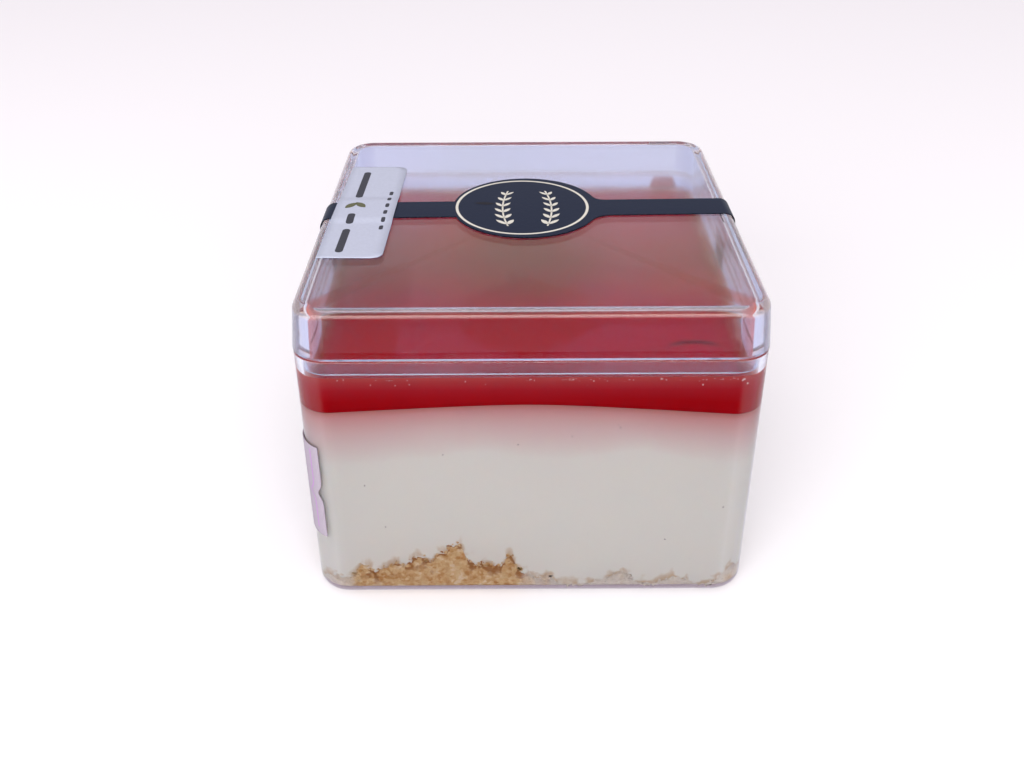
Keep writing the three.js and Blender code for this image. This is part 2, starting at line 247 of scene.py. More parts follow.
# Splash of jelly on the lid's plug at the back: its reach from x to x and from z to z, wider at
# the foot and narrower in the top quarter
SPLASH_X = (30.8, 35.8)
SPLASH_Z = (PLUG_Z + 0.1, 53.8)
SPLASH_FOOT_WIDENED = 1.05
SPLASH_TOP_NARROWED = 0.5
SPLASH_RAGGED = 0.35
SPLASH_THIN_EDGE = 0.6
SPLASH_THICKNESS = 0.25
SPLASH_GAP = 0.01
SPLASH_STEPS = 16

# Arched ripple in the jelly near the front right corner: middle, radius, width and reach in x
RIPPLE_AT = (30.2, -39.95)
RIPPLE_RADIUS = 10.8
RIPPLE_WIDTH = 1.1
RIPPLE_REACH = 6

# Loose crumbs along each wall, from a little below the crumb's top to a little above it, and the
# depths in the crumb whose tones they take
GRAIN_SEED = 5
GRAINS_PER_WALL = 330
GRAIN_RADIUS = (0.16, 0.5)
GRAIN_BELOW = 0.5
GRAIN_ABOVE = 0.2
GRAIN_ABOVE_HEAPS = 0.5
GRAIN_DEPTHS = (0, 5)

# Shape of the crumbs, bubbles and specks, and how far they may reach into the wall: a little
# further than what they lie on
LUMP_SUBDIVISIONS = 2
LUMP_STRETCH = (0.75, 1.25)
LUMP_BUMPS = 1.3
LUMP_NOISE_REACH = 50
GRAIN_ROUGH = 0.9
BUBBLE_ROUGH = 0.3
SPECK_ROUGH = 0.5
GRAIN_SINK = CRUMB_SINK + 0.02
BUBBLE_SINK = JELLY_SINK + 0.03
SPECK_SINK = CREAM_SINK + 0.02

# Studio, in metres: a floor, a softbox in front, and a dark patch of sky low behind the viewer
STUDIO_FLOOR_SIZE = 6
SOFTBOX_AT = Vector((-0.12, -0.85, 0.45))
SOFTBOX_TARGET = Vector((0, 0, 0.03))
SOFTBOX_SIZE = (1.3, 0.5)
SOFTBOX_POWER = 11
DARK_PATCH_DROP = 30

# Bounces of light: enough to pass the walls, the lid and the plug, and few between matt faces
CLEAR_BOUNCES = 64
DIFFUSE_BOUNCES = 6

# Camera of the photograph
CAMERA_AT = Vector((-3.334, -192.956, 149.990))
CAMERA_PITCH = 29.69
CAMERA_YAW = -0.02
CAMERA_ROLL = -0.311
FOCAL_PIXELS = 1029.2
IMAGE_WIDTH = 1024
AXIS_PIXELS_ABOVE_MIDDLE = 70
SENSOR = 36


def rgb(red, green, blue):
    """Linear colour of three screen values from 0 to 255."""
    return tuple(
        value / 255 / 12.92 if value <= 10 else ((value / 255 + 0.055) / 1.055) ** 2.4
        for value in (red, green, blue)
    ) + (1,)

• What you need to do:
Output exactly the leading lines of the data, up to and including the line marked by "DIFFUSE_BOUNCES = 6".

• Answer to the task:
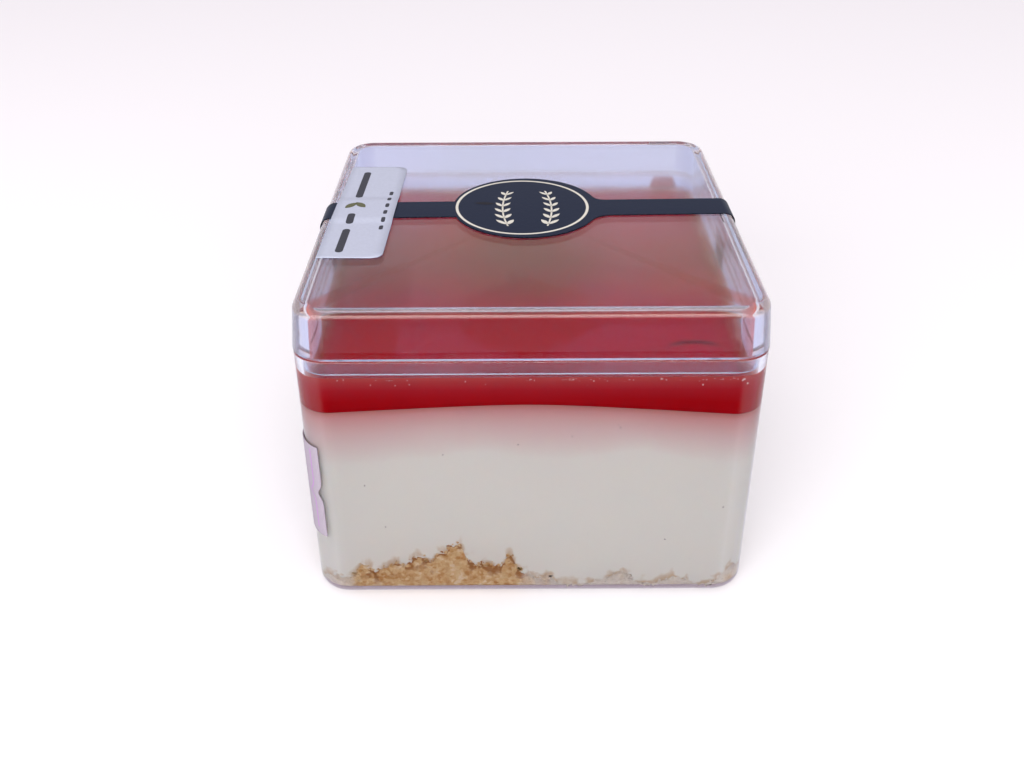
Keep writing the three.js and Blender code for this image. This is part 2, starting at line 247 of scene.py. More parts follow.
# Splash of jelly on the lid's plug at the back: its reach from x to x and from z to z, wider at
# the foot and narrower in the top quarter
SPLASH_X = (30.8, 35.8)
SPLASH_Z = (PLUG_Z + 0.1, 53.8)
SPLASH_FOOT_WIDENED = 1.05
SPLASH_TOP_NARROWED = 0.5
SPLASH_RAGGED = 0.35
SPLASH_THIN_EDGE = 0.6
SPLASH_THICKNESS = 0.25
SPLASH_GAP = 0.01
SPLASH_STEPS = 16

# Arched ripple in the jelly near the front right corner: middle, radius, width and reach in x
RIPPLE_AT = (30.2, -39.95)
RIPPLE_RADIUS = 10.8
RIPPLE_WIDTH = 1.1
RIPPLE_REACH = 6

# Loose crumbs along each wall, from a little below the crumb's top to a little above it, and the
# depths in the crumb whose tones they take
GRAIN_SEED = 5
GRAINS_PER_WALL = 330
GRAIN_RADIUS = (0.16, 0.5)
GRAIN_BELOW = 0.5
GRAIN_ABOVE = 0.2
GRAIN_ABOVE_HEAPS = 0.5
GRAIN_DEPTHS = (0, 5)

# Shape of the crumbs, bubbles and specks, and how far they may reach into the wall: a little
# further than what they lie on
LUMP_SUBDIVISIONS = 2
LUMP_STRETCH = (0.75, 1.25)
LUMP_BUMPS = 1.3
LUMP_NOISE_REACH = 50
GRAIN_ROUGH = 0.9
BUBBLE_ROUGH = 0.3
SPECK_ROUGH = 0.5
GRAIN_SINK = CRUMB_SINK + 0.02
BUBBLE_SINK = JELLY_SINK + 0.03
SPECK_SINK = CREAM_SINK + 0.02

# Studio, in metres: a floor, a softbox in front, and a dark patch of sky low behind the viewer
STUDIO_FLOOR_SIZE = 6
SOFTBOX_AT = Vector((-0.12, -0.85, 0.45))
SOFTBOX_TARGET = Vector((0, 0, 0.03))
SOFTBOX_SIZE = (1.3, 0.5)
SOFTBOX_POWER = 11
DARK_PATCH_DROP = 30

# Bounces of light: enough to pass the walls, the lid and the plug, and few between matt faces
CLEAR_BOUNCES = 64
DIFFUSE_BOUNCES = 6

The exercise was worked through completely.